Etienne de Callataÿ est aujourd’hui chief economist du gestionnaire d’actifs Orcadia et il enseigne également l’économie à l’Université de Namur. Quel sera l’avenir de l’Union européenne ? Nous lui avons posé la question.

ÉTIENNE DE CALLATA. L’acuité du problème est moins sévère aujourd’hui qu’au pire moment de la crise grecque. Cependant, lorsque l’on entend le ministre des Finances allemand ou le président de la Banque centrale européenne dire que l’on pourrait envisager une autre configuration pour la zone euro, on peut en effet penser que nous ne sommes pas sortis de l’auberge.

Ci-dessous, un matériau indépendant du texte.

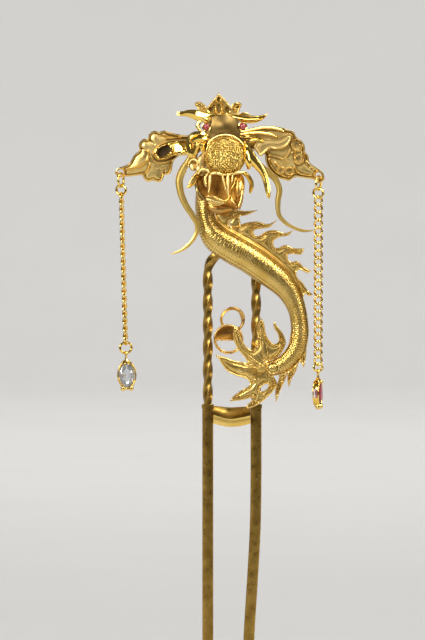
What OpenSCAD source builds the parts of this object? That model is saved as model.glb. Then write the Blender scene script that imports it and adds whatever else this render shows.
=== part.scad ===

Certains remettent même en question la viabilité de l’Union européenne en tant que telle.

Je reste un Européen convaincu

Tout à fait. Des questions existentielles émergent, même auprès de partenaires qui auraient dû être d’une grande fiabilité. Je pense spécialement aux Italiens. Nous sommes conscients que l’opinion publique, en Italie mais aussi dans d’autres pays, voterait contre l’Union monétaire, et peut être même contre l’Union européenne, si un référendum avait lieu. Cela me laisse penser que l’on aurait peut-être mieux fait de ne pas sauver la Grèce.

Ne pas sauver la Grèce ?

Oui. Nous n’avons pas sauvé la Grèce pour le bonheur des Grecs. Pour ceux-ci, il aurait été vraisemblablement préférable de sortir immédiatement de la zone euro. Nous avons sauvé la Grèce pour éviter un effet de contagion vers le Portugal, l’Espagne, etc. Mais aujourd’hui, nous nous rendons compte que nous aurions peut-être mieux fait de couper la branche malade, plutôt que de vouloir sauver à tout prix la configuration de la zone.

Pourtant, nous semblons incapables de restaurer une certaine stabilité dans la zone euro. On sait que pour qu’une union monétaire soit solide, elle doit impliquer une certaine solidarité, des transferts (des zones riches vers les zones pauvres), etc. Ce qui n’existe pas aujourd’hui.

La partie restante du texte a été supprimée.